On a seulement commencé à «découvrir» quelques-uns d’entre eux, dernièrement. Mais c’est déjà une bonne chose que le peuple ne fut pas seul à regarder les Allemands de haut. Les gens les plus doués, les plus éduqués du dix-neuvième siècle partagèrent les vues du peuple. D’ordinaire, mon cher Ami, à côté de la vénération envers l’Occident, on remarque involontairement dans la pensée russe la critique permanente de l’Occident, et la réprobation envers l’Occident. N’as-Tu pas remarqué combien souvent on parle chez nous de l’idée de la crise de l’Europe? «La crise de la philosophie européenne», voilà le titre du premier travail philosophique sérieux du penseur russe original V.S. Soloviev. Et combien d’articles nos revues spirituelles n’ont-elles publié au sujet de la crise du catholicisme ou du protestantisme allemand, et de l’effondrement des idéaux moraux de l’Europe! Je ne sais s’il existe quelque chose de similaire dans la littérature occidentale concernant la Russie et les Russes, mais en quelque sorte, je ne pourrais l’admettre. Que pourrait dire l’Allemand au sujet de la Russie? Il pourrait aborder la crise de notre commerce de céréales, la crise de nos entreprises, mais qu’un Allemand parle de la crise de nos idées, non, je ne puis concevoir pareille chose! Car on n’est pas encore parvenu à effacer de l’âme russe la conscience de sa valeur et de son originalité. Toutefois, mon Ami, quand j’observe la presse, quand j’écoute les humeurs de la société, je vois tout de même avec tristesse dans quel enclos est parquée la pensée russe, et avec quelle timidité, comme s’ils s’excusaient, les Russes pensent ‘à la russe’, si leurs pensées ne correspondent pas aux pensées occidentales.

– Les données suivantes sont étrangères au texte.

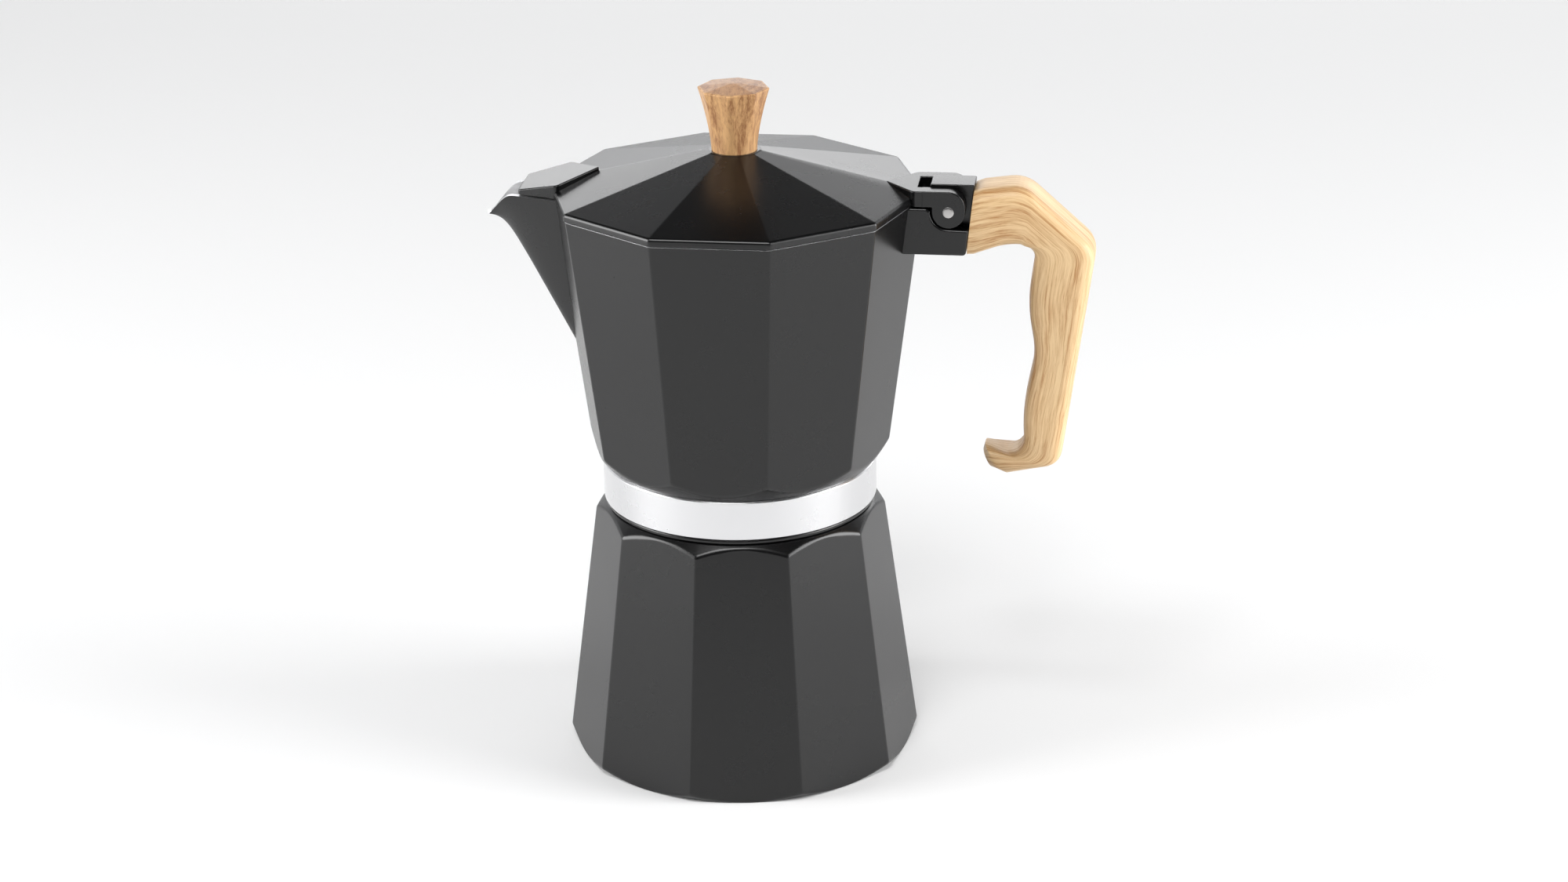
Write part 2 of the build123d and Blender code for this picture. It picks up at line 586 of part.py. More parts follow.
screw_floor_z = knob_seat_z - KNOB_BOSS_T
cavity_r = lid_r - LID_WALL
cavity_top_r = lid_r - (screw_floor_z - lid_edge_z + LID_SHEET) / LID_SLOPE
with BuildPart() as lid:
    polygon_loft(lid_z, lid_r, lid_edge_z, lid_r)
    polygon_loft(lid_edge_z, lid_r, lid_ridge_z(KNOB_SEAT_R), KNOB_SEAT_R)
    with BuildSketch(Plane.XY.offset(screw_floor_z)):
        Circle(KNOB_SEAT_R)
    extrude(amount=knob_seat_z - screw_floor_z)
    with BuildSketch(Plane.XZ):
        with Locations((pivot_x - CROTCH_BACK, 0)):
            Rectangle(FAR, 2 * FAR, align=(Align.MIN, Align.MIN))
    extrude(amount=TONGUE_HALF + PART_GAP, both=True, mode=Mode.SUBTRACT)
    add(beak.part)
    add(bracket.part)
    with BuildSketch(Plane.XY.offset(lid_z)):
        RegularPolygon(radius=cavity_r, side_count=SIDES)
    extrude(amount=lid_ridge_z(cavity_r) - LID_SHEET - lid_z, mode=Mode.SUBTRACT)
    with BuildSketch(Plane.XY.offset(lid_ridge_z(cavity_r) - LID_SHEET)):
        RegularPolygon(radius=cavity_r, side_count=SIDES)
    with BuildSketch(Plane.XY.offset(screw_floor_z)):
        RegularPolygon(radius=cavity_top_r, side_count=SIDES)
    loft(ruled=True, mode=Mode.SUBTRACT)
    with BuildSketch(Plane.XZ):
        with Locations((pivot_x, pivot_z)):
            Circle(PIN_R)
    extrude(amount=FAR, both=True, mode=Mode.SUBTRACT)
    with BuildSketch(Plane.XY.offset(screw_floor_z)):
        Circle(SCREW_R)
    extrude(amount=FAR, mode=Mode.SUBTRACT)
lid.part.label = "lid"
export_step(lid.part, "parts/lid.step")

with BuildPart() as hinge_pin:
    with BuildSketch(Plane.XZ):
        with Locations((pivot_x, pivot_z)):
            Circle(PIN_R)
    extrude(amount=HINGE_HALF, both=True)
hinge_pin.part.label = "hinge_pin"
export_step(hinge_pin.part, "parts/hinge_pin.step")

# ---------------------------------------------------------------- knob and its screw
with BuildPart() as knob:
    for rise, radius in ((0, KNOB_BASE_R), (KNOB_WAIST_H, KNOB_WAIST_R), (KNOB_HEIGHT, KNOB_RIM_R)):
        with BuildSketch(Plane.XY.offset(knob_seat_z + rise)):
            RegularPolygon(radius=radius, side_count=KNOB_SIDES)
    loft()
    polygon_loft(knob_seat_z + KNOB_HEIGHT, KNOB_RIM_R, knob_seat_z + KNOB_HEIGHT + KNOB_CROWN,
                 KNOB_FLAT_R, sides=KNOB_SIDES)
    with BuildSketch(Plane.XY.offset(knob_seat_z)):
        Circle(INSERT_R)
    extrude(amount=INSERT_LENGTH, mode=Mode.SUBTRACT)
knob.part.label = "knob"
export_step(knob.part, "parts/knob.step")

with BuildPart() as knob_insert:
    with BuildSketch(Plane.XY.offset(knob_seat_z)):
        Circle(INSERT_R)
        Circle(SCREW_R, mode=Mode.SUBTRACT)
    extrude(amount=INSERT_LENGTH)
knob_insert.part.label = "knob_insert"
export_step(knob_insert.part, "parts/knob_insert.step")

washer_z = screw_floor_z - WASHER_T
with BuildPart() as knob_washer:
    with BuildSketch(Plane.XY.offset(washer_z)):
        Circle(WASHER_R)
        Circle(SCREW_R, mode=Mode.SUBTRACT)
    extrude(amount=WASHER_T)
knob_washer.part.label = "knob_washer"
export_step(knob_washer.part, "parts/knob_washer.step")


def pan_screw(plane, shank):
    """Cross-head pan screw; the plane is the seat of its head, the shank goes along +Z of it."""
    with BuildSketch(plane) as shank_view:
        Circle(SCREW_R)
    extrude(shank_view.sketch, amount=shank)
    with BuildSketch(plane.offset(-SCREW_HEAD_T)) as head_view:
        Circle(SCREW_HEAD_R)
    extrude(head_view.sketch, amount=SCREW_HEAD_T)
    with BuildSketch(plane.offset(-SCREW_HEAD_T)) as cross_view:
        Rectangle(SCREW_HEAD_R, SHEET)
        Rectangle(SHEET, SCREW_HEAD_R)
    extrude(cross_view.sketch, amount=SCREW_HEAD_T / 2, mode=Mode.SUBTRACT)


with BuildPart() as knob_screw:
    pan_screw(Plane.XY.offset(washer_z), knob_seat_z + INSERT_LENGTH - SCREW_END_GAP - washer_z)
knob_screw.part.label = "knob_screw"
export_step(knob_screw.part, "parts/knob_screw.step")

# ---------------------------------------------------------------- handle and its screw
with BuildPart() as handle:
    with BuildSketch(Plane.XZ):
        with BuildLine():
            Polyline(handle_point(HANDLE_BEND_TOP), handle_point(HANDLE_JOINT[0]),
                     handle_point(HANDLE_JOINT[1]))
            FilletPolyline(handle_point(HANDLE_JOINT[1]), handle_point(HANDLE_CROWN),
                           handle_point(HANDLE_BACK), handle_point(HANDLE_HEEL),
                           handle_point(HANDLE_TOE), handle_point(HANDLE_TIP),
                           handle_point(HANDLE_CRUTCH), handle_point(HANDLE_PALM),
                           radius=HANDLE_ROUNDS)
            ThreePointArc(handle_point(HANDLE_PALM), handle_point(HANDLE_FINGER_LOW),
                          handle_point(HANDLE_NOTCH))
            ThreePointArc(handle_point(HANDLE_NOTCH), handle_point(HANDLE_FINGER_TOP),
                          handle_point(HANDLE_BEND_LOW))
            ThreePointArc(handle_point(HANDLE_BEND_LOW), handle_point(HANDLE_BEND_MID),
                          handle_point(HANDLE_BEND_TOP))
        make_face()
    extrude(amount=HANDLE_HALF, both=True)
    mortise_end = tenon_end + PART_GAP
    with BuildSketch(Plane.XZ):
        with BuildLine():
            Polyline((lug_foot[0] - OVERCUT, tenon_low - TENON_CLEARANCE),
                     (mortise_end, tenon_low - TENON_CLEARANCE),
                     (mortise_end, tenon_high + TENON_CLEARANCE),
                     (lug_foot[0] - OVERCUT, tenon_high + TENON_CLEARANCE), close=True)
        make_face()
    extrude(amount=TENON_HALF + TENON_CLEARANCE, both=True, mode=Mode.SUBTRACT)
    screw_seat_z = tenon_low - TENON_CLEARANCE - HANDLE_SCREW_WALL
    with BuildSketch(Plane.XY.offset(screw_seat_z)):
        with Locations((screw_x, 0)):
            Circle(SCREW_R + TENON_CLEARANCE)
    extrude(amount=HANDLE_SCREW_WALL, mode=Mode.SUBTRACT)
    with BuildSketch(Plane.XY.offset(screw_seat_z)):
        with Locations((screw_x, 0)):
            Circle(SCREW_HEAD_R + PART_GAP)
    extrude(amount=-TENON_DROP[0], mode=Mode.SUBTRACT)
handle.part.label = "handle"
export_step(handle.part, "parts/handle.step")

with BuildPart() as handle_screw:
    pan_screw(Plane.XY.offset(screw_seat_z).move(Location((screw_x, 0, 0))), SCREW_BITE)
handle_screw.part.label = "handle_screw"
export_step(handle_screw.part, "parts/handle_screw.step")
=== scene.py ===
import bmesh
import bpy
import numpy as np
from mathutils import Matrix, Vector


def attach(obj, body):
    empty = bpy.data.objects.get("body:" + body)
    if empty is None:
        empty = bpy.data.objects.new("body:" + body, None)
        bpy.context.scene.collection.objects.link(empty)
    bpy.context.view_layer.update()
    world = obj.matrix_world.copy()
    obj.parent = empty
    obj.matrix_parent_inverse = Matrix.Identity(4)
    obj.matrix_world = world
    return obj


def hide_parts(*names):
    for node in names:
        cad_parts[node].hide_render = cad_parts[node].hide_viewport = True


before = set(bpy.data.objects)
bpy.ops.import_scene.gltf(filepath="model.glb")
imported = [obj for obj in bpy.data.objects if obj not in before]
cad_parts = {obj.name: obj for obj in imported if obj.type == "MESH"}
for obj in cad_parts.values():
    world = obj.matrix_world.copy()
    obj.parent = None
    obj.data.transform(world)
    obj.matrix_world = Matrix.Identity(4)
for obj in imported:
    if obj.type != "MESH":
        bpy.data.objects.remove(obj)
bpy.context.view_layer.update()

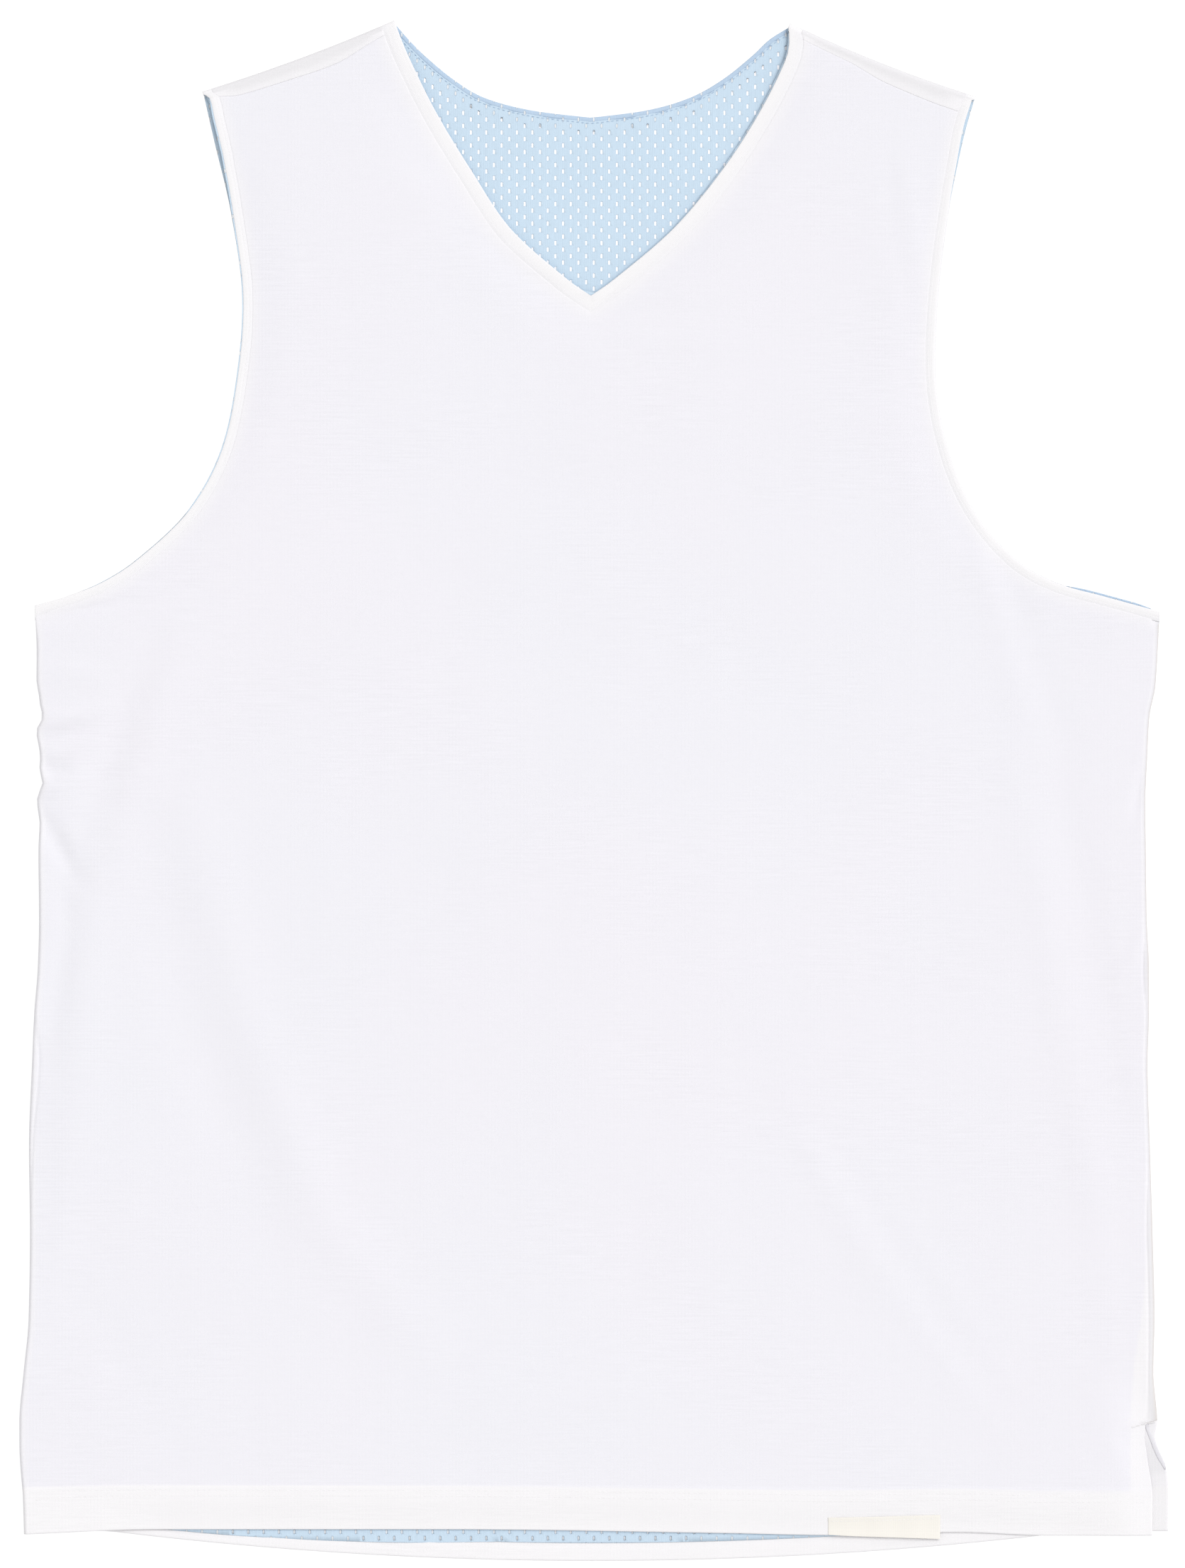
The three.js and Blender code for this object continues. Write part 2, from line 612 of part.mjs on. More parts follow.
const jersey = new THREE.Group();
jersey.name = 'basketball_jersey';
jersey.add(
  clothMesh('back_body', backBody(), COLOURS.jersey),
  clothMesh('back_lining', lining('back', LAYERS.backLining, backLiningHem), COLOURS.mesh),
  clothMesh('front_lining', lining('front', LAYERS.frontLining, () => FRONT_LINING_HEM), COLOURS.mesh),
  clothMesh('front_body', frontBody(), COLOURS.jersey),
  clothMesh('neck_band', neckBand(), COLOURS.band),
  clothMesh('left_armhole_band', armholeBand('left'), COLOURS.band),
  clothMesh('right_armhole_band', armholeBand('right'), COLOURS.band),
  clothMesh('hem_label', hemLabel(), COLOURS.label, ROUGHNESS.woven),
);

export default jersey;
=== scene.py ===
import logging
import math
from bisect import bisect_right
from collections.abc import Callable, Iterable, Sequence
from dataclasses import dataclass, field
from enum import Enum
from itertools import accumulate

import bmesh
import bpy
from bmesh.types import BMesh, BMVert
from bpy.types import ID, Material, Node, NodeSocket, NodeTree, Object
from mathutils import Matrix, Vector
from mathutils.kdtree import KDTree


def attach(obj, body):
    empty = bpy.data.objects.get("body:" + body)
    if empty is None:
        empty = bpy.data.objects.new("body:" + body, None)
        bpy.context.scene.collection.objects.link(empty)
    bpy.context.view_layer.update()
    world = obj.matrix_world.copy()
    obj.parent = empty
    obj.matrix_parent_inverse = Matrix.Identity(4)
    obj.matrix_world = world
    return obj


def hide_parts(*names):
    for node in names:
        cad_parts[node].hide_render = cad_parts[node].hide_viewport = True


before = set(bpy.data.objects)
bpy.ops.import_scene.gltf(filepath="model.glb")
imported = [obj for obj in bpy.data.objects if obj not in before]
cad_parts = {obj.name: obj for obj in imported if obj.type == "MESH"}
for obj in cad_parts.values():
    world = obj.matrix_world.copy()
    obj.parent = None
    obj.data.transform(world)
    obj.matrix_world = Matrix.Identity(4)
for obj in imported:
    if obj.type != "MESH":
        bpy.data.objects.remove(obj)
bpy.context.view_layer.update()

log = logging.getLogger("jersey")

# A sleeveless reversible jersey laid flat, front side up. Plan sizes and heights are in millimetres, as
# in the part's source: x from the middle of the outline, "down" below the high neck point, and z above
# the floor. They become metres where points are put in place.

MM = 0.001
BODY_LENGTH = 800.0
CENTRE_X = -1.5
NECK_BAND = 7.4
ARMHOLE_BAND = 5.0
HEM_LINE = 761.0
FRONT_HEM = 785.0
BACK_HEM = 784.5
HEM_RAISE = 0.3
FRONT_LINING_END = 778.0
STACK = 4.9
FOLD_RADIUS = STACK / 2
FLOOR_Z = -0.25

# A face with this many corners or more closes the end of a band and stays flat
END_CORNERS = 12

# How much brighter the studio's lamps make a cloth than its own colour
EXPOSURE = 1.2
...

Mais c’est justement ici que commence mon espoir d’un futur meilleur. Nous avons affronté l’Occident. Lors de cette confrontation, il ne fait aucun doute que nous nous soyons douloureusement trompés. Mais cela nous force à réfléchir à nos relations avec l’Occident, à réfléchir à nous-mêmes. Peut-être avons-nous fini de ramper honteusement devant l’Occident, et alors pouvons-nous commencer à aimer davantage ce qui nous est cher et propre, ce qui est russe. (A suivre)

Traduit du russe

  1. En Russe, le substantif ‘немец’ utilisé pour traduire le mot ‘allemand’, provient du russe ancien нѣмьць, signifiant : «quelqu’un qui ne parle pas clairement, de façon incompréhensible», et «étranger». Dans son récit «La Nuit de la Nativité», Gogol écrit : «Chez nous, on appelle ‘niemetz’ tous ceux qui viennent de terres étrangères, fussent-ils français, originaires de l’Empire Romain germanique ou d’ailleurs». Le mot ‘немец’ possède la même racine que ‘немой’, ‘niemoï’, qui signifie ‘muet’. Écrivant en grec moyen au Xe siècle, Constantin Porphyrogénète utilise le terme ‘Νεμίτζοι ‘, nemitsi’ pour désigner les Allemands.